The same can be said about carrying extra fire extinguishers or flares. Depending on the size of your vessel, the law might only require one extinguisher and three flares. However, I've been in more than one situation requiring the use of both of these tools and never felt bad about having extras.

Another item that often goes unmaintained if you don't do a lot of nighttime boating is your navigation lights. Without proper maintenance these commonly fail to function whether due to a burned bulb or loose wire. Should you find yourself unexpectedly on the water after dark whether disabled or underway, this is not the time to discover you have no running lights. Periodically check your lights, as well as other critical systems such as bilge pumps and ignition killswitch (you do wear your lanyard, yes?).


The FWC encourages everyone to participate in an approved Boating Safety Course. In fact, it's the law if you were born after January 1, 1988. In order to operate a boat with ten horsepower or greater you must have completed an approved course and obtained a Boater Safety Education ID Card issued by FWC.

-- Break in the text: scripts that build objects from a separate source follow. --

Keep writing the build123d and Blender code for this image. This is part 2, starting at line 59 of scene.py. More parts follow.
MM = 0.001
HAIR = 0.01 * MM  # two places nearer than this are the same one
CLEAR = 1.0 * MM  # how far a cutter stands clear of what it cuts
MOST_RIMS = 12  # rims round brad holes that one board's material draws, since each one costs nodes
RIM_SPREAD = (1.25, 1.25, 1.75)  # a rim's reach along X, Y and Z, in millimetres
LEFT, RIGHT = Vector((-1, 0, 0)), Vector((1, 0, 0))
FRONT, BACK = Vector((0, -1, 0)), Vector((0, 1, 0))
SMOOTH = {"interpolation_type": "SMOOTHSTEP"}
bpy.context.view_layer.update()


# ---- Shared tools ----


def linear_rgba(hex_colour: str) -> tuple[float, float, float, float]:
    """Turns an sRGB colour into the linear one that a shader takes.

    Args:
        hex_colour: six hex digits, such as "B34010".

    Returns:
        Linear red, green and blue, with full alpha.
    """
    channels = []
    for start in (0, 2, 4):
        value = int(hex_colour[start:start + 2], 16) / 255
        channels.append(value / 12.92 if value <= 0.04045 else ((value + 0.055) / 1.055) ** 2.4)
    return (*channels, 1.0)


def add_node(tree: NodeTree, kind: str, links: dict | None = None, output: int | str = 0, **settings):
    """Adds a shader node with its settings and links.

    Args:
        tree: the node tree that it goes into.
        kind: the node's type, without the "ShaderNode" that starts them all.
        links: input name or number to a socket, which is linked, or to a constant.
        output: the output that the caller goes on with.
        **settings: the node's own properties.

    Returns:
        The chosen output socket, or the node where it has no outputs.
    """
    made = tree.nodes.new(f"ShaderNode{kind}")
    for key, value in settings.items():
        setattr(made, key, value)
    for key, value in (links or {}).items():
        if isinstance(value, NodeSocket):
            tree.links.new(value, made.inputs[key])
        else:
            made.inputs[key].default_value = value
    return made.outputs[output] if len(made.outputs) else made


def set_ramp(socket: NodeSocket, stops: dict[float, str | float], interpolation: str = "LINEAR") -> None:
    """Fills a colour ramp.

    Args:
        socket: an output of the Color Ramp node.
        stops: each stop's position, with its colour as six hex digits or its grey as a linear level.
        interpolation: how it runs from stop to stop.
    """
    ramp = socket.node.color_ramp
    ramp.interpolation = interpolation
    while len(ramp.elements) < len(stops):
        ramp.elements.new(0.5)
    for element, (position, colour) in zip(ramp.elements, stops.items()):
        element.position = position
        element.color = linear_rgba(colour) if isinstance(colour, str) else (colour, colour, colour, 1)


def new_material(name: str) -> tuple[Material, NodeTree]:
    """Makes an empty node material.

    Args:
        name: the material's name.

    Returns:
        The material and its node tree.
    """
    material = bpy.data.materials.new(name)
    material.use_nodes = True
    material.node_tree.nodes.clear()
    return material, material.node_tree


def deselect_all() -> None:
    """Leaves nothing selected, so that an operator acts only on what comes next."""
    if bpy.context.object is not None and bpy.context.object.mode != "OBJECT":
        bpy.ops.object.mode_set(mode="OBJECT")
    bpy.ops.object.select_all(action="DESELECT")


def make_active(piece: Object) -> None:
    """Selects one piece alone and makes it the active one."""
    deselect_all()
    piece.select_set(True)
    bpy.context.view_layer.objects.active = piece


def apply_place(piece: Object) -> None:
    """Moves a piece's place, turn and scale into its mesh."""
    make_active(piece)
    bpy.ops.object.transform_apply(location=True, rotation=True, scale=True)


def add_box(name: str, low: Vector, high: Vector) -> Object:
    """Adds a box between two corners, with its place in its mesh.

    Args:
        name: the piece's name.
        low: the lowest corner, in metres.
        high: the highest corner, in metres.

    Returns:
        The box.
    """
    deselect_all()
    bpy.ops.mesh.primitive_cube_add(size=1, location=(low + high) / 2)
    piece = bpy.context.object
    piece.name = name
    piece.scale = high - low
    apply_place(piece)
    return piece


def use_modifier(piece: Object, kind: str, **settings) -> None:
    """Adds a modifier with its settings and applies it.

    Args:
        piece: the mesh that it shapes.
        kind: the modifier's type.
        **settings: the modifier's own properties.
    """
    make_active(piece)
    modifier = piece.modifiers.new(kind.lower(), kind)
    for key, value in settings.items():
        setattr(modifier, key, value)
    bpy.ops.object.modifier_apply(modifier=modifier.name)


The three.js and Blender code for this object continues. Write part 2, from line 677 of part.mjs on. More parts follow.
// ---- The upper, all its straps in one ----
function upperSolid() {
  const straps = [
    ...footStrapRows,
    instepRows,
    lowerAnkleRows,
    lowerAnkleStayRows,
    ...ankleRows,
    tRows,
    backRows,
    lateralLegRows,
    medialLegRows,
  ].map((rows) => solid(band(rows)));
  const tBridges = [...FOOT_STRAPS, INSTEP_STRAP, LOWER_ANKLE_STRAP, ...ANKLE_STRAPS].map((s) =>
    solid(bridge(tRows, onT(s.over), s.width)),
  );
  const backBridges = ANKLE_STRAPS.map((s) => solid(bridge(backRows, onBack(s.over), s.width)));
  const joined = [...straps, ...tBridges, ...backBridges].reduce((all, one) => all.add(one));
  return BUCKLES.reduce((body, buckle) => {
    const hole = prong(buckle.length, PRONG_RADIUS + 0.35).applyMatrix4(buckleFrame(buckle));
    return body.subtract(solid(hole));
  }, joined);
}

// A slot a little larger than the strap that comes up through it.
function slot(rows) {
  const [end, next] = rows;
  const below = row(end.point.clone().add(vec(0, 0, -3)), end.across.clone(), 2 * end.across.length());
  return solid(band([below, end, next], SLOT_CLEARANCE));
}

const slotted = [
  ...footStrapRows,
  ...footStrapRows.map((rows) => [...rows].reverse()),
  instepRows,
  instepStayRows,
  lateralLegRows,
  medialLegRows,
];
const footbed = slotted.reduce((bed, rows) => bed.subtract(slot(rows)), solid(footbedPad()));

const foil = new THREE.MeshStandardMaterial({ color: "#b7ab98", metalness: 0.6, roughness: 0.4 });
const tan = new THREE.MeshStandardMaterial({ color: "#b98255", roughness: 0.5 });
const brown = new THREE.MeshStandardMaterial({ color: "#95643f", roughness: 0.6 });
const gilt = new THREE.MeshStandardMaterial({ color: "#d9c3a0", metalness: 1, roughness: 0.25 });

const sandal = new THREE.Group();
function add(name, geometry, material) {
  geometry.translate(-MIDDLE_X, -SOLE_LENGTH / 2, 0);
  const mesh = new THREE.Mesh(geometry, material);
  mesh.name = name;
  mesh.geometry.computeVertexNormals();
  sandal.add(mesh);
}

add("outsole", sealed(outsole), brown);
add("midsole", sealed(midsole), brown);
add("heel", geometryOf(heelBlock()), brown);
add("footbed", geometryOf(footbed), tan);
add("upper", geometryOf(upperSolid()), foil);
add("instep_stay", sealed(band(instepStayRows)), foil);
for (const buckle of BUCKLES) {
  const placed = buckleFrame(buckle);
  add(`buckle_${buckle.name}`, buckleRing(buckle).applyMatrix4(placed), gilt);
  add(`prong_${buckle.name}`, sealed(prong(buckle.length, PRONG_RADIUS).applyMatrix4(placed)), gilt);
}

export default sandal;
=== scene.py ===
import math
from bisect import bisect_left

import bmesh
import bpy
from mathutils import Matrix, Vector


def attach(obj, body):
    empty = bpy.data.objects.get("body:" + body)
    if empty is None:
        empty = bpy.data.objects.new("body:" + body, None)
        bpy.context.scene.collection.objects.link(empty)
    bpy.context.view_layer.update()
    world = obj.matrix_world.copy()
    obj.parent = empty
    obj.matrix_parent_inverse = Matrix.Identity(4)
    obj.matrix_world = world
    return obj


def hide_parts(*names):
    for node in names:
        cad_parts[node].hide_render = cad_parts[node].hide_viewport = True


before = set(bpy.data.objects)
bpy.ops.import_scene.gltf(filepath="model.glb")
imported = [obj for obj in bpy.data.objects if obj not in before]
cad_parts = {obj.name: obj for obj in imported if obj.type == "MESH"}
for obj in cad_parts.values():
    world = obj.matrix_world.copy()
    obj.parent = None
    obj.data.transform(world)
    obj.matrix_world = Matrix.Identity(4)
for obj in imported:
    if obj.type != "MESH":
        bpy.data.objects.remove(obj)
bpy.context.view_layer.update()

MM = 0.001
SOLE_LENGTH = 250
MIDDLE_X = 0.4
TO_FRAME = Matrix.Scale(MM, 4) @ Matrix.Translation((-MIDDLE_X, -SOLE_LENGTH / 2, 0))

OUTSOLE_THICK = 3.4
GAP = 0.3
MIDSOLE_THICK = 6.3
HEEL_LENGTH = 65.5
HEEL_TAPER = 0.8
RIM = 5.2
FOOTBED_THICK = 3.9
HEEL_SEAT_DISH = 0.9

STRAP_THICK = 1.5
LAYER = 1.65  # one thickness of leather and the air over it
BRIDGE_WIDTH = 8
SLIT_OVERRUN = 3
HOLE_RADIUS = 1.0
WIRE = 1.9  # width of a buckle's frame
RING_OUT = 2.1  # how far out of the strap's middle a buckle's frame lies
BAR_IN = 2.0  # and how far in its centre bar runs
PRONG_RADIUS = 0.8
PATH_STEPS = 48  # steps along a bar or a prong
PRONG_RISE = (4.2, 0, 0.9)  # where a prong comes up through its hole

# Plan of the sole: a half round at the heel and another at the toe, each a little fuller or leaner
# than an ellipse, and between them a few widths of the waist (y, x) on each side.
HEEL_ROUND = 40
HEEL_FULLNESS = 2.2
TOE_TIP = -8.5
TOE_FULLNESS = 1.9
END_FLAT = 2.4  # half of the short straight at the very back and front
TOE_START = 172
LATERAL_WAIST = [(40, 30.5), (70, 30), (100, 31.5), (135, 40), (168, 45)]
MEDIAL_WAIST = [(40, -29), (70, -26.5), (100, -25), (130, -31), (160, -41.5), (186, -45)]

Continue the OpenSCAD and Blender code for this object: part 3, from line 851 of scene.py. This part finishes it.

If you've spent much time on the local waterways on any given weekend you might wonder if anyone has ever taken this course. A look at weekend traffic often suggests lots of inexperienced boaters are among us and the knowledge one gains by participating in this educational opportunity would benefit all of us. This is an excellent activity to participate in as a family. The 2018 statistics show us that 77 percent of operators involved in fatality accidents had no formal boater education.